Jaflaun menuturkan, ungkapan ketua DPRD Maluku terkait permintaan DPRD KKT yang dinilai bertentangan dengan peraturan perundang-undangan, karena tidak ada regulasi yang mengatur tentang hal itu.

"Bagi rakyat KKT, pernyataan ini telah menggiring opini publik seolah perjuangan dan aspirasi rakyat KKT adalah perjuangan dan aspirasi yang menabrak aturan perundang-undangan. Padahal sama sekali tidak," tegasnya.

Ia menjelaskan, perjuangan untuk mendapat pengakuan sebagai daerah penghasil dan terdampak berpijak dari Keputusan Presiden tentang skema pengembangan onshore yang akan berlokasi di daratan Pulau Yamdena, KKT.

Sehingga, menurut Jaflaun, paradigma industri migas bukan saja offshore, sebagaimana yang dkenal sejauh ini, tetapi juga paradigma onshore.
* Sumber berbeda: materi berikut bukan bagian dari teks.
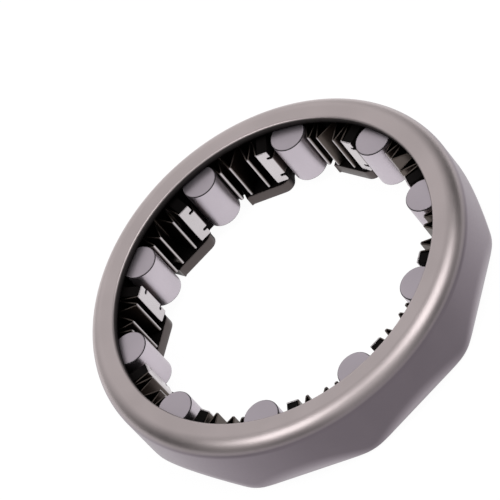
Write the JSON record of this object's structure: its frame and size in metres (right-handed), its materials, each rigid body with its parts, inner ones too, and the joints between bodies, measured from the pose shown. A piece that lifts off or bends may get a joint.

Dan itu artinya, KKT akan menjadi daerah penghasil dan sekaligus terdampak.  Persoalannya belum ditetapkan saja oleh Menteri ESDM.

"Karena itu, kami menyampaikan aspirasi ini untuk menjadi bagian perjuangan bersama dengan DPRD Maluku agar dapat ditetapkan oleh Menteri ESDM. Kok itu dianggap menabrak aturan perundang-undangan?" sentilnya.

Demikian halnya dengan perjuangan PI 10%, menurut Jaflaun, sebagaimana tertuang pada pasal 17 Permen ESDM adalah karena terdapat ruang tafsir yang berbeda. “

“Apakah BUMD Provinsi atau BUMD Kabupaten/Kota, atau bersama-sama. Karena itu, KKT mengajukan diri untuk ikut mengambil bagian,” tandasnya. (BB-LS)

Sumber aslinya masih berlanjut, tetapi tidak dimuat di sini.